▸ Your instructions
Would you print the material exactly, starting at its first line and ending at the line holding "of the moulded"?

Object modeling scripts
▬▬▬

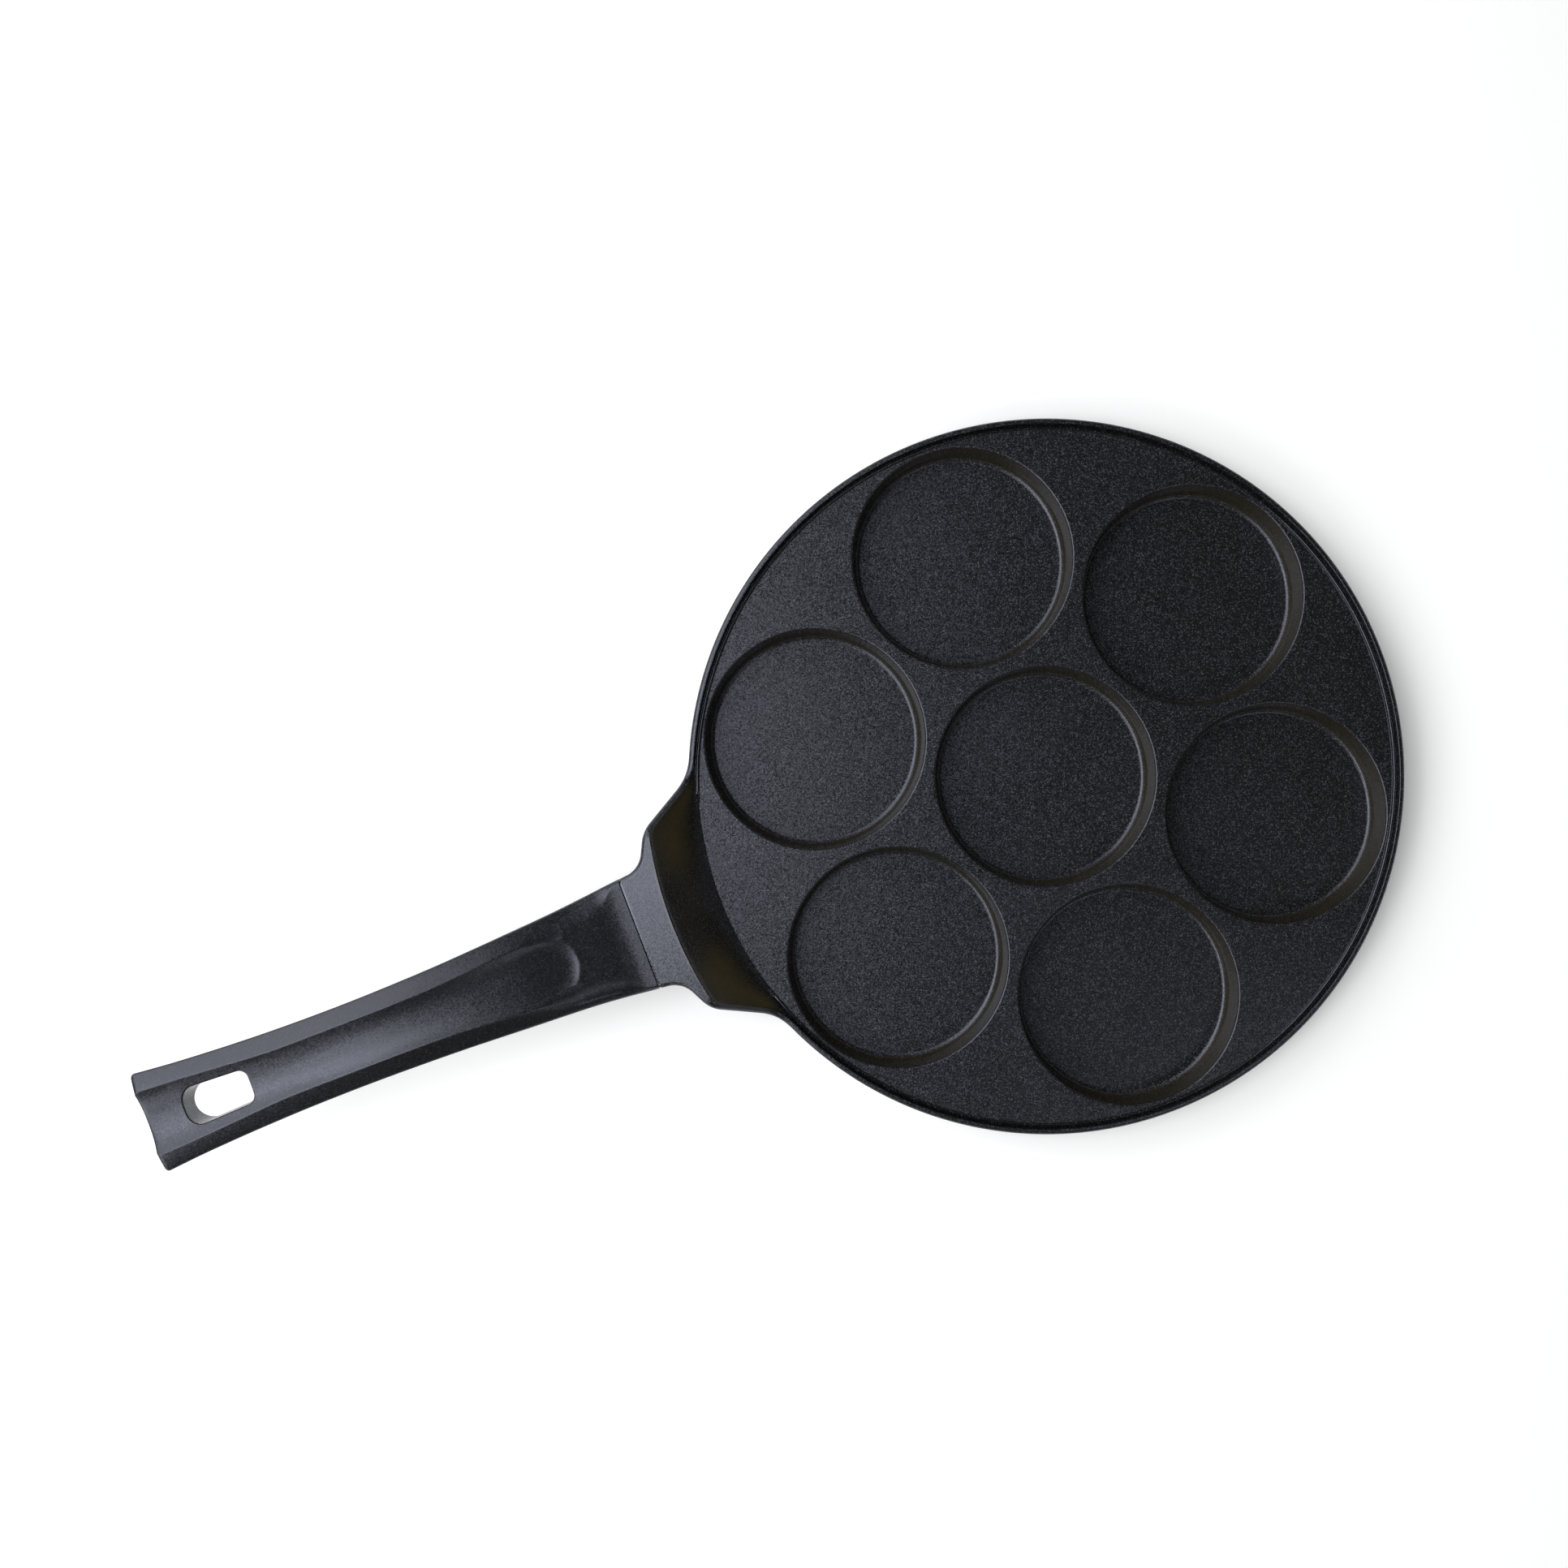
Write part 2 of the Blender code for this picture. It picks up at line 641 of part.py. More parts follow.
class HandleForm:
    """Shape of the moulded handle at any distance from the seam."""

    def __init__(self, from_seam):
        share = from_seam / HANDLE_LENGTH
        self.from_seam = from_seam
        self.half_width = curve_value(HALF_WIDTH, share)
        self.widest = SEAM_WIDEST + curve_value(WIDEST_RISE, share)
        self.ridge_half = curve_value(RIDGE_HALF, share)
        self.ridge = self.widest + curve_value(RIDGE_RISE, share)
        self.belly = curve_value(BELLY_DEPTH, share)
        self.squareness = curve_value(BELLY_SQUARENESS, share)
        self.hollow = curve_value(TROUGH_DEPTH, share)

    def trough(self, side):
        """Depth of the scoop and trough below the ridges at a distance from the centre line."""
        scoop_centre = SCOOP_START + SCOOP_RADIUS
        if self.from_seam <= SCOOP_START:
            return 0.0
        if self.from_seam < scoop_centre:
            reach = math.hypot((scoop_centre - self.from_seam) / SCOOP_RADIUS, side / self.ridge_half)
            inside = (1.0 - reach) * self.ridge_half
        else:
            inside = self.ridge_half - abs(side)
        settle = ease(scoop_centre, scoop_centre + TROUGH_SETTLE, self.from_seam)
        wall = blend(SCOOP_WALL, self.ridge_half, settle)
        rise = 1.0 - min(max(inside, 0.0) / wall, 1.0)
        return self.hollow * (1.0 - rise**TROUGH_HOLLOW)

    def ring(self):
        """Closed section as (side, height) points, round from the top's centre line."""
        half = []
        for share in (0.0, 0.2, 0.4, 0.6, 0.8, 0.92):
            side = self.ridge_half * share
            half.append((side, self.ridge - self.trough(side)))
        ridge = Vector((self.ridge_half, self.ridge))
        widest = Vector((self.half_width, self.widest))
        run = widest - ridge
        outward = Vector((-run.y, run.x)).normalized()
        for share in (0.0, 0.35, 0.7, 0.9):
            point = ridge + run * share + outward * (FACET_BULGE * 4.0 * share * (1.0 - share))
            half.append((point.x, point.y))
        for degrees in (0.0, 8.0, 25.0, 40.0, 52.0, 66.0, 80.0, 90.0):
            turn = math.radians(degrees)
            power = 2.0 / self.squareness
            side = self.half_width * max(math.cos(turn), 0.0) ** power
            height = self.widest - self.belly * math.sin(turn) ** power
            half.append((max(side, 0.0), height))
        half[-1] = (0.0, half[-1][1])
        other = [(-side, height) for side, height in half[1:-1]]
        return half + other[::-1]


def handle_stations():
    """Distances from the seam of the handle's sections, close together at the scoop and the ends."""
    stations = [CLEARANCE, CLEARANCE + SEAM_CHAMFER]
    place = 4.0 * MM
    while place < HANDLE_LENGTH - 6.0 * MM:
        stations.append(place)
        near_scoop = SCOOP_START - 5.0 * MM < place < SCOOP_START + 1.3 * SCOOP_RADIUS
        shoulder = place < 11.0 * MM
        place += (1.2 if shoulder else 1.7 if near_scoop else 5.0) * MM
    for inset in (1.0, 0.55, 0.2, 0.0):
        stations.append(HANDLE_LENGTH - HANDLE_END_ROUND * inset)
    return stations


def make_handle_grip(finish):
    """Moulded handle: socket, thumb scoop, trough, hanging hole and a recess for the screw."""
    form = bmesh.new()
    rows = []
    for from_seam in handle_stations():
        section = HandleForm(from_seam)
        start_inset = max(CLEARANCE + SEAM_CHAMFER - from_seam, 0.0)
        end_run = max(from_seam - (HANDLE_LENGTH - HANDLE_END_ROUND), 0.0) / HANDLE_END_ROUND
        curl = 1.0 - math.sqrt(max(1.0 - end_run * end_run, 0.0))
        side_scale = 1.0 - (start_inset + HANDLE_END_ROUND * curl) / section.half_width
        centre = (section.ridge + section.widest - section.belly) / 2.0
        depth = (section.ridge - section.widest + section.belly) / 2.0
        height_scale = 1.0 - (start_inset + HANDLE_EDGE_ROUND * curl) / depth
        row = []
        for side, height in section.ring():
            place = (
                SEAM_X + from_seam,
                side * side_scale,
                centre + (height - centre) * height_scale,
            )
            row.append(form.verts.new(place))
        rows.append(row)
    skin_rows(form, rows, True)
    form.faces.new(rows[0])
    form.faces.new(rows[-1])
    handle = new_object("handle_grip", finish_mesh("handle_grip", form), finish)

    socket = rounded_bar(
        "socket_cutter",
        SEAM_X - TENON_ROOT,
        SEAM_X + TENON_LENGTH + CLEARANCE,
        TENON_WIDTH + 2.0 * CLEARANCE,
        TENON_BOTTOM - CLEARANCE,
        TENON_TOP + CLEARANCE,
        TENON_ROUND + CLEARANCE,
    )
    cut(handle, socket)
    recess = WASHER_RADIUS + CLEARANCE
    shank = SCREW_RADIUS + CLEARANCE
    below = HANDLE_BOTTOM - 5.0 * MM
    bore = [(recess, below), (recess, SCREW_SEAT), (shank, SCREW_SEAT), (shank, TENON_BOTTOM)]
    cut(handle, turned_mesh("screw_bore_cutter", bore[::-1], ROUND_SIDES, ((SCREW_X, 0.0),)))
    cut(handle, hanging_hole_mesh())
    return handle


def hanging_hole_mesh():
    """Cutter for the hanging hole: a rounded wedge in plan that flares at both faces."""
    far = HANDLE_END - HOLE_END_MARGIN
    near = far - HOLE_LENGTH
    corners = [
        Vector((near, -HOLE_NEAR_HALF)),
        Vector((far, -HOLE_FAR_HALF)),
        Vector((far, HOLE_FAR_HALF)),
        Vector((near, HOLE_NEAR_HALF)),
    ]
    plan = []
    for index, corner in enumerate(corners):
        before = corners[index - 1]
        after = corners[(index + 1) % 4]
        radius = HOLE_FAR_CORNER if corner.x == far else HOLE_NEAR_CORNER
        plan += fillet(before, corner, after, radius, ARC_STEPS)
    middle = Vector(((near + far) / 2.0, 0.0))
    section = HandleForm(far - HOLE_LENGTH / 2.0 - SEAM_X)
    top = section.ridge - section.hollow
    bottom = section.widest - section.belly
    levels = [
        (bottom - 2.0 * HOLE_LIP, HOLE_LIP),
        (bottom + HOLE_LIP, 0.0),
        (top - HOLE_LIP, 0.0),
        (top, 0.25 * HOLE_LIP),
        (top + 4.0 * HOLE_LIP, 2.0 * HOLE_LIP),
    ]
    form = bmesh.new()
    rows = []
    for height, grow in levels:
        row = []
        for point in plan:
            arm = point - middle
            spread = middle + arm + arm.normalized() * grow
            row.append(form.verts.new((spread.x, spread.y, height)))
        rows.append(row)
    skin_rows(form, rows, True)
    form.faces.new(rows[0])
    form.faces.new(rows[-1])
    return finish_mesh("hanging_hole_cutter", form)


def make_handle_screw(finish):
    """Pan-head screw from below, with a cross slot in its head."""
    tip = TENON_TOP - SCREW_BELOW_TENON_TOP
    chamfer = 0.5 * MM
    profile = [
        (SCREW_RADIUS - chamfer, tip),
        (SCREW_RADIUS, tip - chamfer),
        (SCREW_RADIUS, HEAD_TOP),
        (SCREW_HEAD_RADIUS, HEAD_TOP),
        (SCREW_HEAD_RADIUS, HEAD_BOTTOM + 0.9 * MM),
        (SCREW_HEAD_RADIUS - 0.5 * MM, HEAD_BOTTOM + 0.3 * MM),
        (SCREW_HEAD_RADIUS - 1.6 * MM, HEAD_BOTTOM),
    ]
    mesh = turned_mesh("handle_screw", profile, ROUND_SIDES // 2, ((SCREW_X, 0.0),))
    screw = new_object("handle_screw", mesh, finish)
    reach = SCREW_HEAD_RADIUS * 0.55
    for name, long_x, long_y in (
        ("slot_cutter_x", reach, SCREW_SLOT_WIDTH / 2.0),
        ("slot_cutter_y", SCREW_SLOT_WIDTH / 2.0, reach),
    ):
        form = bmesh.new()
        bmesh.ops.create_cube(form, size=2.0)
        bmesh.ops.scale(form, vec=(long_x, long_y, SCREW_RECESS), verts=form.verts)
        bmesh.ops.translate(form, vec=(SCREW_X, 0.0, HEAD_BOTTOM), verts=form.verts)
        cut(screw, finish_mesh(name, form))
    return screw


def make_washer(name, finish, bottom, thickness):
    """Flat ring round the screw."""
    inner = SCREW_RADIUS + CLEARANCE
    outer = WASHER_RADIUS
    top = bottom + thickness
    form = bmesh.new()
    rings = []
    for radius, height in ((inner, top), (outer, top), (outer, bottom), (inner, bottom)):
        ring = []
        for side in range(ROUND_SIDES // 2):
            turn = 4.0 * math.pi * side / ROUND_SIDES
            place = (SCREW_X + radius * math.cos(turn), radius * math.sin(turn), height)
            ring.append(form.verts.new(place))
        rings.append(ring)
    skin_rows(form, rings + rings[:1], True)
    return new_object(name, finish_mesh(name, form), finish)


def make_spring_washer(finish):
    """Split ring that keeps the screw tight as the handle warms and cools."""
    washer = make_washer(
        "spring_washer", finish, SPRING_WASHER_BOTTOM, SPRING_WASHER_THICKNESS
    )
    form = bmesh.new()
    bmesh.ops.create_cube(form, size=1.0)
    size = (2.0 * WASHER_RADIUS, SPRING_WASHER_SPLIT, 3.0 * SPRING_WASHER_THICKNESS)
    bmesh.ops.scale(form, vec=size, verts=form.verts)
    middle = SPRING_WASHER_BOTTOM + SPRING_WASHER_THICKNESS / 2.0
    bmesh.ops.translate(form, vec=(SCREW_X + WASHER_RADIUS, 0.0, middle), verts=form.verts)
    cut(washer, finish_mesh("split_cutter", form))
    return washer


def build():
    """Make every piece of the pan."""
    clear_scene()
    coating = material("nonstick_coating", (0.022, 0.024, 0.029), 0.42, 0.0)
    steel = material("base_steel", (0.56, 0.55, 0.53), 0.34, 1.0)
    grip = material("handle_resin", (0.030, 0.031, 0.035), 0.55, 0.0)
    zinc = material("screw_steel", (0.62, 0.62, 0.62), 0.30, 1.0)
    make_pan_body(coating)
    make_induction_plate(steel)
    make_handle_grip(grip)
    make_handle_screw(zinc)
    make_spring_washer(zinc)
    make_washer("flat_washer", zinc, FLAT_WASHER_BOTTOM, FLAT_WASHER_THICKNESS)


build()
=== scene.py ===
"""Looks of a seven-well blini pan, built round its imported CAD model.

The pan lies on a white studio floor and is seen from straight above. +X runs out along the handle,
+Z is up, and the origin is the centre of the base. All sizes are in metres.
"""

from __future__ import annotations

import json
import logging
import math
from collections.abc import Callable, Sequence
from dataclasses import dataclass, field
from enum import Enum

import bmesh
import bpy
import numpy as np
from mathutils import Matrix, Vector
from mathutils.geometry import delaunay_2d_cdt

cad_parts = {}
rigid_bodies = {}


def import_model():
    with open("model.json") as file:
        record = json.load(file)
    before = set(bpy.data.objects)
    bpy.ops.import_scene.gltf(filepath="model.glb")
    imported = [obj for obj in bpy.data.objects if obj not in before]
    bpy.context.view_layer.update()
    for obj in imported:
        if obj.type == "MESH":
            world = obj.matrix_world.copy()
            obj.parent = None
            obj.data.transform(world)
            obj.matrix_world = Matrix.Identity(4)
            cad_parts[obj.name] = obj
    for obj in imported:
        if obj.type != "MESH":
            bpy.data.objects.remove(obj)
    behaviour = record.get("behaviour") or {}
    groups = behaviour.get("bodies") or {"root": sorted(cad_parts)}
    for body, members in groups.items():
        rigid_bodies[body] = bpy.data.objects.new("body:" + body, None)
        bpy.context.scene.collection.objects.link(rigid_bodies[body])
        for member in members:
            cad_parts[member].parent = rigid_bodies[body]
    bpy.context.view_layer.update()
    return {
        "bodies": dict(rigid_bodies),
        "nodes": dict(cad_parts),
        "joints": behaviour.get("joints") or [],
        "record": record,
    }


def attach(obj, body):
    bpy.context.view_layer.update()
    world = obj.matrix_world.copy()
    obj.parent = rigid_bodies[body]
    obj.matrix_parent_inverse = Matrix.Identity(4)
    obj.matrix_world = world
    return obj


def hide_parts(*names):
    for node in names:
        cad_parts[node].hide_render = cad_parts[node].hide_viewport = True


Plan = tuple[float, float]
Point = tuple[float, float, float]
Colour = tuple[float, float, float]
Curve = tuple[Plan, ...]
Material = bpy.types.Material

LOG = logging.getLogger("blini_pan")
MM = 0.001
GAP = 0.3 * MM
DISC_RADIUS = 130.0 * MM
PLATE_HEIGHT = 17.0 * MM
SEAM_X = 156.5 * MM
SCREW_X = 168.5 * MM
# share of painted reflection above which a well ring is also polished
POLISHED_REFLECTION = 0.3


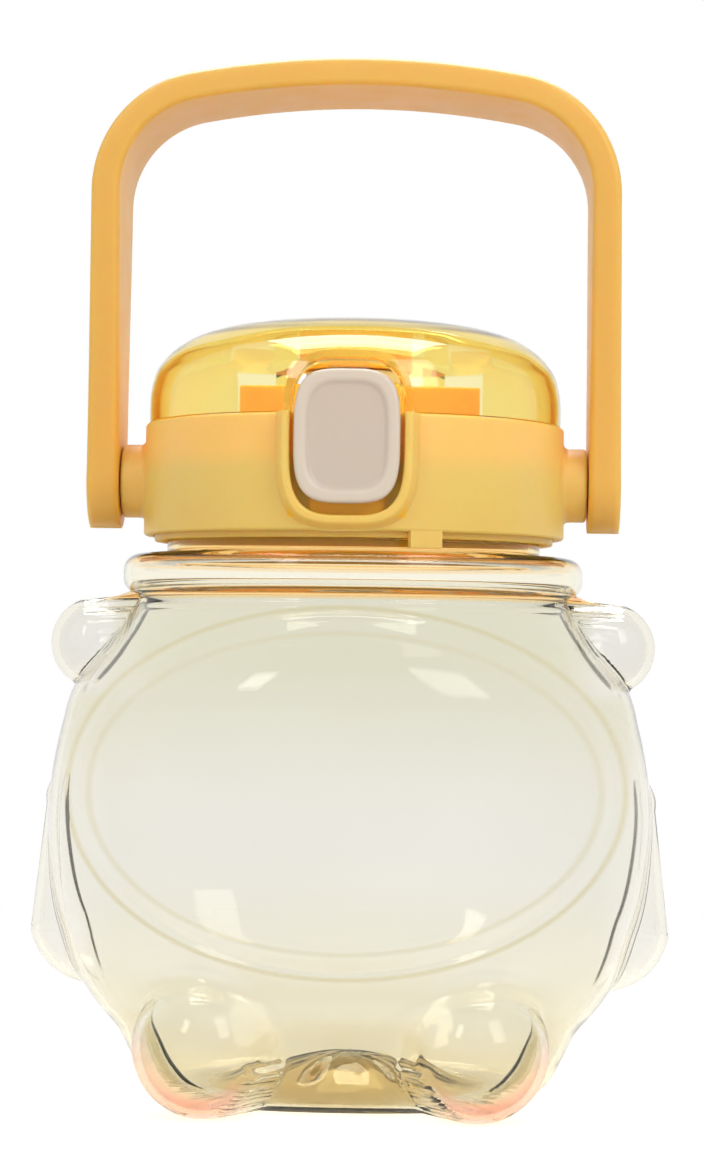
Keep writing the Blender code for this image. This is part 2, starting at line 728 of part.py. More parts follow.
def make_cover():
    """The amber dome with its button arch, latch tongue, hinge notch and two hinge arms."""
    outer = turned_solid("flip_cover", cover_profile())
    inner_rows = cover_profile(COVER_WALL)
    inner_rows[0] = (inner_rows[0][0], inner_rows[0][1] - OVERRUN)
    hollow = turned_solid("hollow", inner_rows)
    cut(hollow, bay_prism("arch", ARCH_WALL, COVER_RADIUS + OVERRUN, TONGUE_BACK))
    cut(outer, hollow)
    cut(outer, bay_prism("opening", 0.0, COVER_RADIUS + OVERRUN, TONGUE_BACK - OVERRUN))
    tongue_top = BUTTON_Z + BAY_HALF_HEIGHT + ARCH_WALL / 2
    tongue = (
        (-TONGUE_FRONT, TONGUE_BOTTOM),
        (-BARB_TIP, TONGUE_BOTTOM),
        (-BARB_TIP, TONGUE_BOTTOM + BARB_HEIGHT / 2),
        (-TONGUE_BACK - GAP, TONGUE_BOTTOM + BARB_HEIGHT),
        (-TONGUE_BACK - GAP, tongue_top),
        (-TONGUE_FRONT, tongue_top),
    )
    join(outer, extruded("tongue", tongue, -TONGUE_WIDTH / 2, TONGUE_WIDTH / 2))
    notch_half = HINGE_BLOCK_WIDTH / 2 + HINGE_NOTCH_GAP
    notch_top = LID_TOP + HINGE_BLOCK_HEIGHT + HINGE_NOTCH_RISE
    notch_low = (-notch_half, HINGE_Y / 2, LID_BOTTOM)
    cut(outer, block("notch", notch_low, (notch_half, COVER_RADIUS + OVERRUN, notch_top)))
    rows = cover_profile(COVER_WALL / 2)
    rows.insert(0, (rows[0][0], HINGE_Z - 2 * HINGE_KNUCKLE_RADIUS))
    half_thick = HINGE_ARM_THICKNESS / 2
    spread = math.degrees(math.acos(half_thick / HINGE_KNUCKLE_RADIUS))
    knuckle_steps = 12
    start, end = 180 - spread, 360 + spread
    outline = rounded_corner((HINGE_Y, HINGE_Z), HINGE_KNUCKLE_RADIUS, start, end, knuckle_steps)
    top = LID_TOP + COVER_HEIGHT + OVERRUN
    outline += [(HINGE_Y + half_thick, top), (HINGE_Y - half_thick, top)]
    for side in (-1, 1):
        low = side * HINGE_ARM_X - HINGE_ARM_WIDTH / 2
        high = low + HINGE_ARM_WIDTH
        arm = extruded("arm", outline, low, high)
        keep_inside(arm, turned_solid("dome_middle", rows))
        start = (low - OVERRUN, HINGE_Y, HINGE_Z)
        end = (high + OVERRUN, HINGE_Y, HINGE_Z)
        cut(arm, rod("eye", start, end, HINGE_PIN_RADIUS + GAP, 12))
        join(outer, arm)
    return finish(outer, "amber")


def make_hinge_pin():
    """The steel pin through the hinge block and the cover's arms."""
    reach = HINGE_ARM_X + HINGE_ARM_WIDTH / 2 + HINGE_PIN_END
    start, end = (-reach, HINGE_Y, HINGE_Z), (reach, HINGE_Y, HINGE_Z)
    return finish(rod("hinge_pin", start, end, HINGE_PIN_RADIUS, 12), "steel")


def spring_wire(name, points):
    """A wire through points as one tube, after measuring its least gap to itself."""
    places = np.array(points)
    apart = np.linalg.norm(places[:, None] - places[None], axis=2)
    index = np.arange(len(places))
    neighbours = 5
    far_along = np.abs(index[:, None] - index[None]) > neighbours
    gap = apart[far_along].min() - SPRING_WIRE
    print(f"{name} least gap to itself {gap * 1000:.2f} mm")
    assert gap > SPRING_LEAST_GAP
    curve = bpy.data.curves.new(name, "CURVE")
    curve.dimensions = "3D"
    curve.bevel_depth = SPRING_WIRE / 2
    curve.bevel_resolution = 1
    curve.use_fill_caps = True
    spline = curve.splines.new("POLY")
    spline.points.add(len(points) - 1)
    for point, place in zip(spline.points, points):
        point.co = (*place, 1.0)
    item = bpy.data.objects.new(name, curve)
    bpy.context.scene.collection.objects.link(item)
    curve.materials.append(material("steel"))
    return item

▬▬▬

▸ Complete response
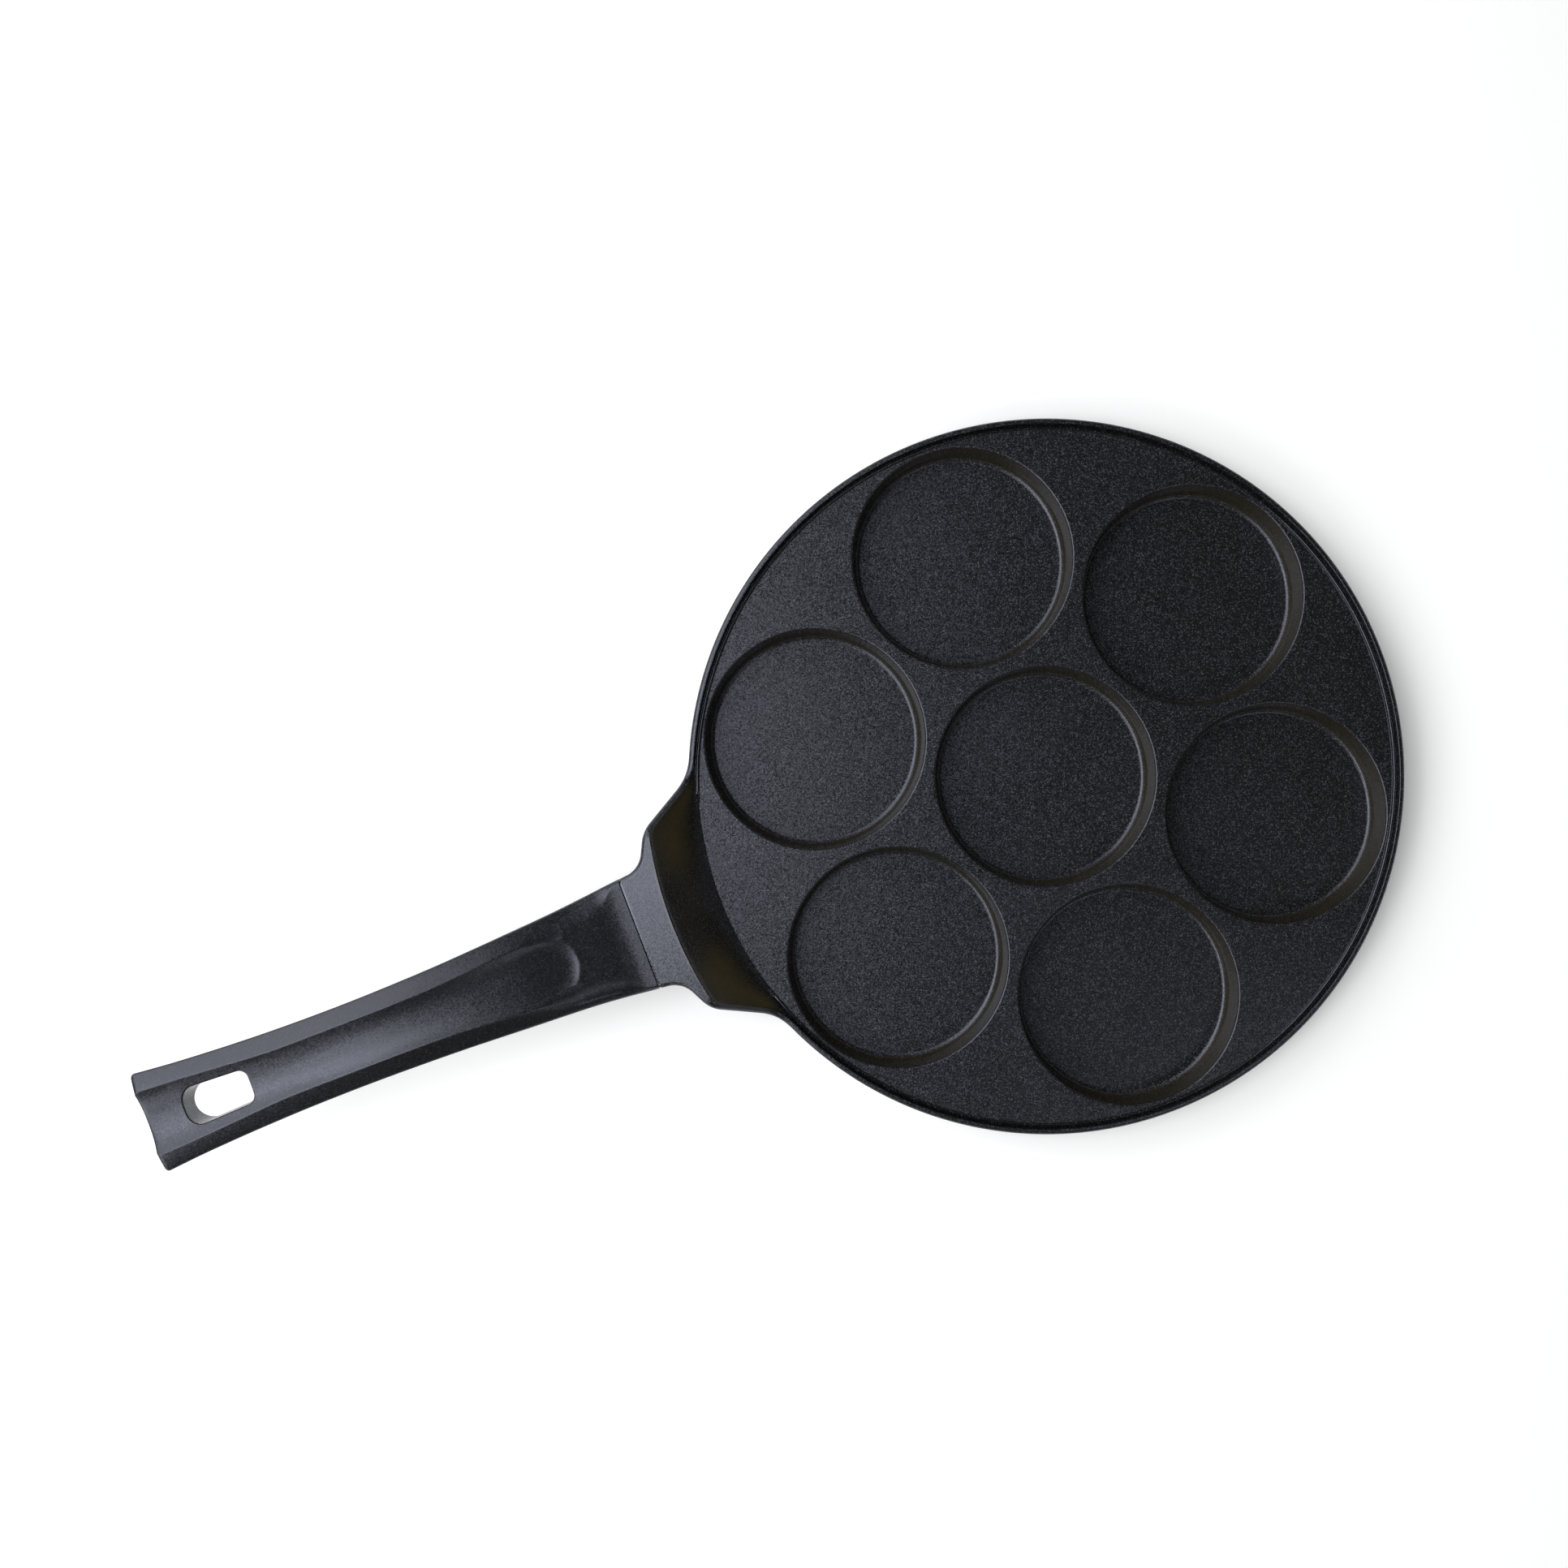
Write part 2 of the Blender code for this picture. It picks up at line 641 of part.py. More parts follow.
class HandleForm:
    """Shape of the moulded handle at any distance from the seam."""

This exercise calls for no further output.